PROVIDED DATA →
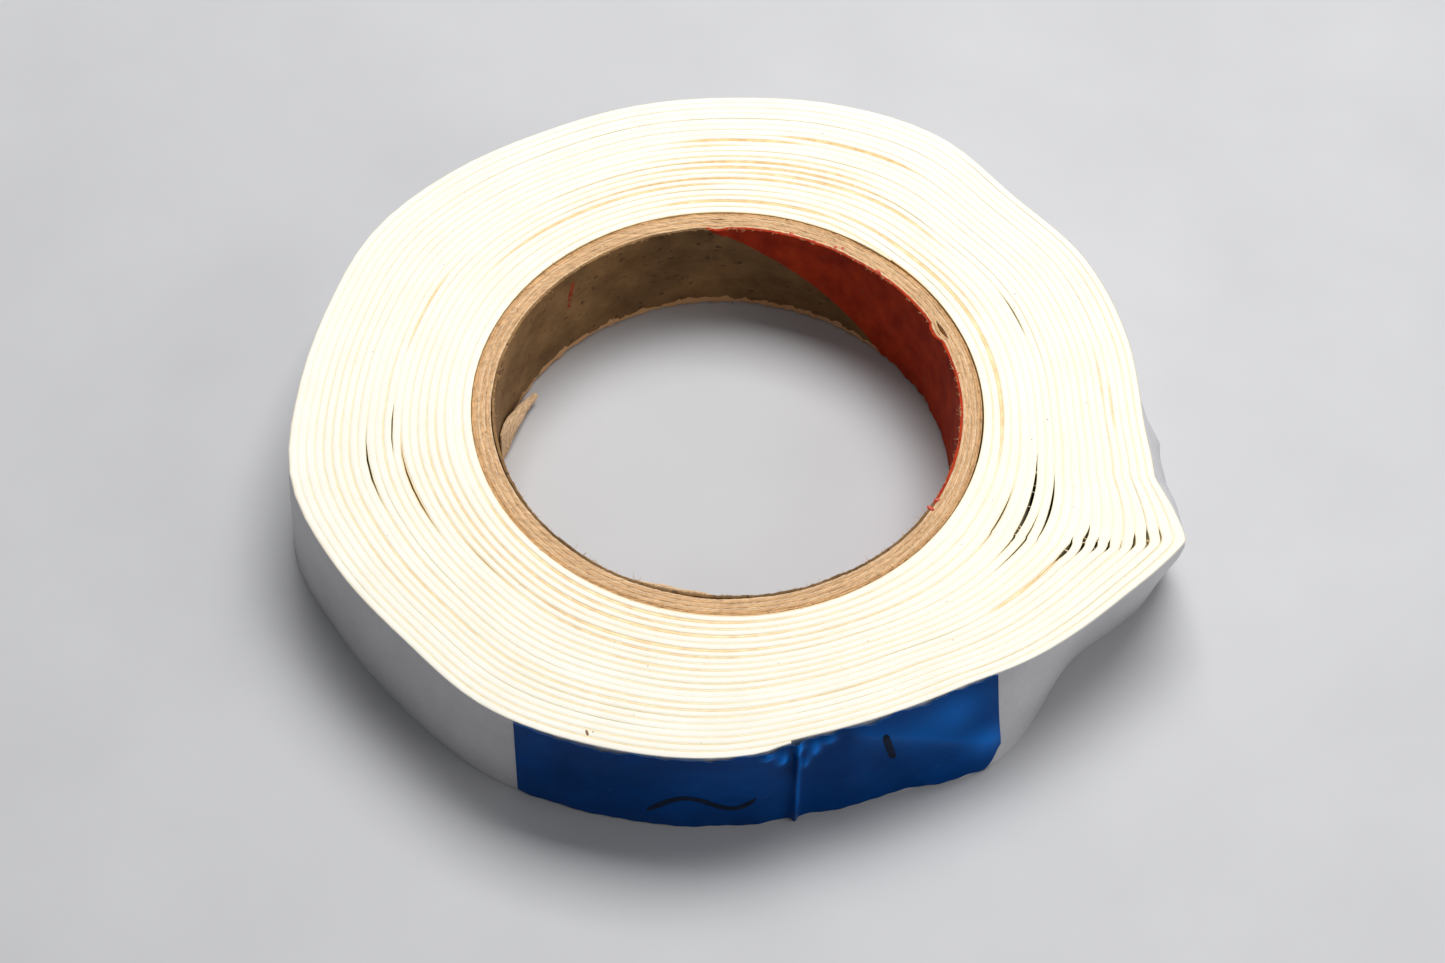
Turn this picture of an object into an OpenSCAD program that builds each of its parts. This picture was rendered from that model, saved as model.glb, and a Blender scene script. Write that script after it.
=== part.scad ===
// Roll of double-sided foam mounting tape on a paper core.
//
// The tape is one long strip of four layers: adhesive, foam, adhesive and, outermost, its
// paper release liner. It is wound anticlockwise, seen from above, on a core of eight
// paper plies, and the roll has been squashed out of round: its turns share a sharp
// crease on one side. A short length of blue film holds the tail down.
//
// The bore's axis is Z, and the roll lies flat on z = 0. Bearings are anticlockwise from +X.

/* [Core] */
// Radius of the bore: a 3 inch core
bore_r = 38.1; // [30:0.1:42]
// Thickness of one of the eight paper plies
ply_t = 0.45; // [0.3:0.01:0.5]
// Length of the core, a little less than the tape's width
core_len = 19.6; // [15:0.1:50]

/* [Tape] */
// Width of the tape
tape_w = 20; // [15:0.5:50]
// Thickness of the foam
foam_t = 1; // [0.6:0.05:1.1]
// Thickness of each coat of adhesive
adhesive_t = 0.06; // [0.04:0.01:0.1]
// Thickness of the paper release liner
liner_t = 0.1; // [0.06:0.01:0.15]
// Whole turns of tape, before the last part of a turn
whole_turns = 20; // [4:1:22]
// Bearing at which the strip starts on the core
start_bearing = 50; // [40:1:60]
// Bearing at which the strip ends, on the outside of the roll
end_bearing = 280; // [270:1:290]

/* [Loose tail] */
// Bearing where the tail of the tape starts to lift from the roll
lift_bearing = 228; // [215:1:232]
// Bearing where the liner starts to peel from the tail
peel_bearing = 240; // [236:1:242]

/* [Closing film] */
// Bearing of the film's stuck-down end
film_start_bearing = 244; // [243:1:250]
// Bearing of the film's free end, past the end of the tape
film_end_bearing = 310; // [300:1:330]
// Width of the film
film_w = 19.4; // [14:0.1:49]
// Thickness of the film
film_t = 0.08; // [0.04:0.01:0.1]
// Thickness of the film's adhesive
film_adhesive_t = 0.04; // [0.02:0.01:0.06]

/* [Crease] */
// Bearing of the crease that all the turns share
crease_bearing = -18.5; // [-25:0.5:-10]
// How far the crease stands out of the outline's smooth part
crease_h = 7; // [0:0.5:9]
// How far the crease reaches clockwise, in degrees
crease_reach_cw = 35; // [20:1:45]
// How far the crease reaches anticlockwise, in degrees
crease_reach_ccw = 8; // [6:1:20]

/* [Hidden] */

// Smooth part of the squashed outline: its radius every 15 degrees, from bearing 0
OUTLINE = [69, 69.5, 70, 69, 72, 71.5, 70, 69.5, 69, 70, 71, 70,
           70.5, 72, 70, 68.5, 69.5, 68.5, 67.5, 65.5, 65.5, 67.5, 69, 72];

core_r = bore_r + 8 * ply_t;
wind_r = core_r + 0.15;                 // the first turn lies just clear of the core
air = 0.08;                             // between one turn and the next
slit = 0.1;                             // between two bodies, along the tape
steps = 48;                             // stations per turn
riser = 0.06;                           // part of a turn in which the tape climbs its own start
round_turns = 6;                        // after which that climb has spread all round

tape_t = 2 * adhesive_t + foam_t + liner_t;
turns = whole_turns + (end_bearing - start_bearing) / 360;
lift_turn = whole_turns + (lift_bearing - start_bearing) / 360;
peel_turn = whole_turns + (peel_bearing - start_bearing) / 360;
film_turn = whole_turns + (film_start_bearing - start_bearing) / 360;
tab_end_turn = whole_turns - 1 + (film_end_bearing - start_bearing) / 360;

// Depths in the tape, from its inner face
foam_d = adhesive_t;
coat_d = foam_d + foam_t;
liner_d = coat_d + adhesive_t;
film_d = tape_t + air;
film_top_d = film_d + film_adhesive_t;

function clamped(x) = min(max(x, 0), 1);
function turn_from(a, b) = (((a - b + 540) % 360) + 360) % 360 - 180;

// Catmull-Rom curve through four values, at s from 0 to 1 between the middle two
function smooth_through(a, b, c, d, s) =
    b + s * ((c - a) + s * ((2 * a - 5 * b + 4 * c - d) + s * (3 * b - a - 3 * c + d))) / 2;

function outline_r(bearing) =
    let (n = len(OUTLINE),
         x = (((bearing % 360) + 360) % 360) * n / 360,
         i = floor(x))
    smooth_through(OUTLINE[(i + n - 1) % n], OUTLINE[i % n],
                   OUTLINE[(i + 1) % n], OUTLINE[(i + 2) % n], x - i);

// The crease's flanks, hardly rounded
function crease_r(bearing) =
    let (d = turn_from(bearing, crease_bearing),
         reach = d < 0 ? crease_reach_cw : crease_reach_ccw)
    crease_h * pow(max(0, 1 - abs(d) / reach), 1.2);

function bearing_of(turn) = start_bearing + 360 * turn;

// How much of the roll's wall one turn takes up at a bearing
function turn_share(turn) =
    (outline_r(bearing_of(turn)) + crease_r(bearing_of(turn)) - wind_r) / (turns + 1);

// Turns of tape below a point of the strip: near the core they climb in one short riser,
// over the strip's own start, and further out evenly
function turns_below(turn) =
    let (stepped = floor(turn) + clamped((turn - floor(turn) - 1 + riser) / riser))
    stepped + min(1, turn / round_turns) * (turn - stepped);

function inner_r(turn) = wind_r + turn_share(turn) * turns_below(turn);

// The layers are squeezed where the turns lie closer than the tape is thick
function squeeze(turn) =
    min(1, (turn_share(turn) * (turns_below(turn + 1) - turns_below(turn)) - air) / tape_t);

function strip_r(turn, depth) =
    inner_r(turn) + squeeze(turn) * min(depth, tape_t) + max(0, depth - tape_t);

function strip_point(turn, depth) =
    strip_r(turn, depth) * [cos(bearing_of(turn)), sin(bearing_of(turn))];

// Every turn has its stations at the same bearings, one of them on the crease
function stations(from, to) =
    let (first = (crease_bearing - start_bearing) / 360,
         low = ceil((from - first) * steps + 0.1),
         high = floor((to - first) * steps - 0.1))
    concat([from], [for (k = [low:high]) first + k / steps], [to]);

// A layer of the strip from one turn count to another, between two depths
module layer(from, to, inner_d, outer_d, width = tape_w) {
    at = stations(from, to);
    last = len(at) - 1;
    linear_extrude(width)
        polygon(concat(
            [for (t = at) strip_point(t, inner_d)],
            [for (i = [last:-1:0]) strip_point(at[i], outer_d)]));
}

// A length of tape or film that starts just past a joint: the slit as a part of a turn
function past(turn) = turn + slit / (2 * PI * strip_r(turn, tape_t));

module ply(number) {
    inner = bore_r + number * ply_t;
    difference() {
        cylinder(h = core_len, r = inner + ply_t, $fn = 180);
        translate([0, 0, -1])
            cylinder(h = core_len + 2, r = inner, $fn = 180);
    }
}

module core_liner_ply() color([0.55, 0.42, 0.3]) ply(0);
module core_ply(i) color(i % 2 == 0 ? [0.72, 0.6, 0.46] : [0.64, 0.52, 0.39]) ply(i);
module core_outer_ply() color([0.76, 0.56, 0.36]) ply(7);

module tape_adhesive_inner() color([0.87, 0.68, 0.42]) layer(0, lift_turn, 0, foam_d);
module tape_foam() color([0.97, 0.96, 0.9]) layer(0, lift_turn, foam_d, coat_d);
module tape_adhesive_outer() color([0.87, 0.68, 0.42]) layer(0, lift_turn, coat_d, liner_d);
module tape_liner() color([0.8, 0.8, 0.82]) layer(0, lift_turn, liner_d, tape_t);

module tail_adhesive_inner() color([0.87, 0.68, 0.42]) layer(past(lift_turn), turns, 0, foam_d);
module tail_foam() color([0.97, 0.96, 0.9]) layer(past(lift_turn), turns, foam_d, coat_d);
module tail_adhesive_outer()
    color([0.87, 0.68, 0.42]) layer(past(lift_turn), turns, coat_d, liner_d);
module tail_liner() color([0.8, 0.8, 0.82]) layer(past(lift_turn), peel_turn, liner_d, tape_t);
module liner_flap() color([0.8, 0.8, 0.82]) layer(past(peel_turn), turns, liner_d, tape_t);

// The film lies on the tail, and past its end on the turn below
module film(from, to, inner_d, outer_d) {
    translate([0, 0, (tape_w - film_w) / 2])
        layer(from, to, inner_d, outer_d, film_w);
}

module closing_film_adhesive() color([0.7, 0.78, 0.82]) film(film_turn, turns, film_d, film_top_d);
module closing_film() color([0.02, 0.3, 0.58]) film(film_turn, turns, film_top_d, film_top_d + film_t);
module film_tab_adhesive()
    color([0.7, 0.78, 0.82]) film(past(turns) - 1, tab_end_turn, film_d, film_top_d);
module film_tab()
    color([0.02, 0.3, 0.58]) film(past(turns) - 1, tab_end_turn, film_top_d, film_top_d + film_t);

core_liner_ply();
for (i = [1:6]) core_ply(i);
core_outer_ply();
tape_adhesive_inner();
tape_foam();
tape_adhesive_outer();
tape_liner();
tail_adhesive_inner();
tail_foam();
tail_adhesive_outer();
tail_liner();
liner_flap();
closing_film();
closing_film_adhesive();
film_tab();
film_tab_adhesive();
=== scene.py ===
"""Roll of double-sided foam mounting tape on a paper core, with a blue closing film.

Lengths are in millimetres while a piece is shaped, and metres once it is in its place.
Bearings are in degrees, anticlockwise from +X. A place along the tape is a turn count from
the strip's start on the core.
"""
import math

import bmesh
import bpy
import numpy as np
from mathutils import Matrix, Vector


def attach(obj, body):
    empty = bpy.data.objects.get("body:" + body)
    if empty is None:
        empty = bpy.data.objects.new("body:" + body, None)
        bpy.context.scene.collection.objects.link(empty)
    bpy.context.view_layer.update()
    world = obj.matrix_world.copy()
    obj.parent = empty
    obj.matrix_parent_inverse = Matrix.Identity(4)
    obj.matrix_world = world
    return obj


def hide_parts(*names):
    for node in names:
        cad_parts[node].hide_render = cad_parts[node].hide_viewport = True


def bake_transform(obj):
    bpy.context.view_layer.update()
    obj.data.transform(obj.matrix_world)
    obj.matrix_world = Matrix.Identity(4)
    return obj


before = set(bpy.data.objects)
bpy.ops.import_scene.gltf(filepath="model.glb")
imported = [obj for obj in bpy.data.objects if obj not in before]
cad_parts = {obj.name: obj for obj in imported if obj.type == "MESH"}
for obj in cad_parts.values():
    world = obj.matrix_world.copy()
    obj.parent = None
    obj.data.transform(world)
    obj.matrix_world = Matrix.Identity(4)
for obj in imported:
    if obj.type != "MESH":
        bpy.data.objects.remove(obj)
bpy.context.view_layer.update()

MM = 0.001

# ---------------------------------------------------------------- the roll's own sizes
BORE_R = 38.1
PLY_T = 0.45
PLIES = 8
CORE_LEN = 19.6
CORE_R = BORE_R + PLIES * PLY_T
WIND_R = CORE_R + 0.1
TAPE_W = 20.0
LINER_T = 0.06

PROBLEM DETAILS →
Repeat word for word the stretch of lines from the one with "the turn below" down to the one with "before = set(bpy.data.objects)", both included.

WRITTEN RESPONSE →
// The film lies on the tail, and past its end on the turn below
module film(from, to, inner_d, outer_d) {
    translate([0, 0, (tape_w - film_w) / 2])
        layer(from, to, inner_d, outer_d, film_w);
}

module closing_film_adhesive() color([0.7, 0.78, 0.82]) film(film_turn, turns, film_d, film_top_d);
module closing_film() color([0.02, 0.3, 0.58]) film(film_turn, turns, film_top_d, film_top_d + film_t);
module film_tab_adhesive()
    color([0.7, 0.78, 0.82]) film(past(turns) - 1, tab_end_turn, film_d, film_top_d);
module film_tab()
    color([0.02, 0.3, 0.58]) film(past(turns) - 1, tab_end_turn, film_top_d, film_top_d + film_t);

core_liner_ply();
for (i = [1:6]) core_ply(i);
core_outer_ply();
tape_adhesive_inner();
tape_foam();
tape_adhesive_outer();
tape_liner();
tail_adhesive_inner();
tail_foam();
tail_adhesive_outer();
tail_liner();
liner_flap();
closing_film();
closing_film_adhesive();
film_tab();
film_tab_adhesive();
=== scene.py ===
"""Roll of double-sided foam mounting tape on a paper core, with a blue closing film.

Lengths are in millimetres while a piece is shaped, and metres once it is in its place.
Bearings are in degrees, anticlockwise from +X. A place along the tape is a turn count from
the strip's start on the core.
"""
import math

import bmesh
import bpy
import numpy as np
from mathutils import Matrix, Vector


def attach(obj, body):
    empty = bpy.data.objects.get("body:" + body)
    if empty is None:
        empty = bpy.data.objects.new("body:" + body, None)
        bpy.context.scene.collection.objects.link(empty)
    bpy.context.view_layer.update()
    world = obj.matrix_world.copy()
    obj.parent = empty
    obj.matrix_parent_inverse = Matrix.Identity(4)
    obj.matrix_world = world
    return obj


def hide_parts(*names):
    for node in names:
        cad_parts[node].hide_render = cad_parts[node].hide_viewport = True


def bake_transform(obj):
    bpy.context.view_layer.update()
    obj.data.transform(obj.matrix_world)
    obj.matrix_world = Matrix.Identity(4)
    return obj


before = set(bpy.data.objects)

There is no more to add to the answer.